Minibulk container: 40–330 gallons. Often returned for refilling.

Enclosed Cab: Supplement to PPE — NOT a replacement. Still wear label PPE inside.

Containment Pad: Impermeable pad with curbs/berms to contain spills. Hold largest likely spill. Sump or pump recovery required for permanent pads.

Hydraulic sprayer: Water-based liquid carrier. ~90% of pesticides are sprayed.

Air-blast sprayer: Water + air carrier; used for orchards, vineyards, vegetables.

ULV (Ultra-Low-Volume): Applies pesticide as formulated or with very little carrier.

Nozzle Materials: Brass/aluminum wear fast with abrasives. Use plastic, hardened stainless steel, or ceramic for WP/DF.

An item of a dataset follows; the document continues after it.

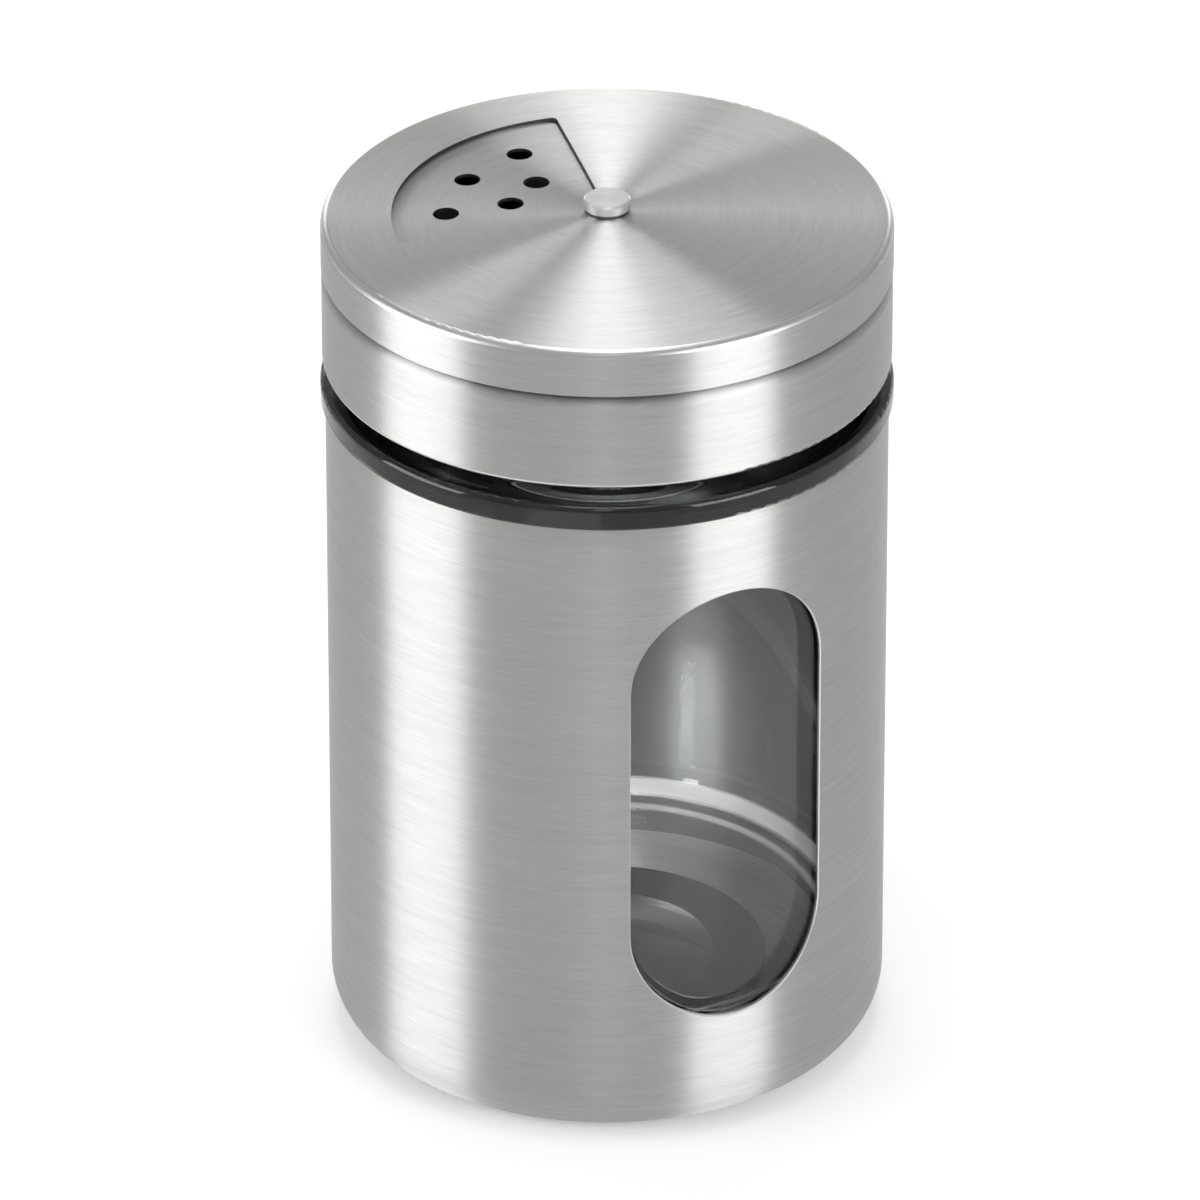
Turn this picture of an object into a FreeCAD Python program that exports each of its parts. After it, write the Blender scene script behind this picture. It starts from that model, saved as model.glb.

Larger droplets: Less drift. Smaller droplets: More coverage.

Rotary spreader: Spinning disk/fan — broad distribution.

Drop spreader: Gravity through gate — superior for precise placement.

Calibration: Measuring/adjusting equipment to deliver the correct amount uniformly.

3 Boom Sprayer Variables: Nozzle flow rate, ground speed, width sprayed per nozzle.

Pressure rule: Double the pressure = only modest flow increase. Quadruple pressure to double flow. Don''t use pressure to change rate — only for minor corrections.

Speed rule: Rate varies INVERSELY with ground speed. Double speed = half rate.

Area formulas: Rectangle = L × W. Triangle = (b × h) ÷ 2. Circle = 3.14 × r². 43,560 sq ft = 1 acre. 128 fl oz = 1 gal.

Air-induction / Venturi nozzles: Form larger droplets, dramatically reduce drift, require 40–100 psi.

Boom height:boom spacing ratio: 1:1 satisfies most overlap requirements.

Drift additives: Can reduce drift 50–80% — or increase it if wrong. Not a replacement for good practices.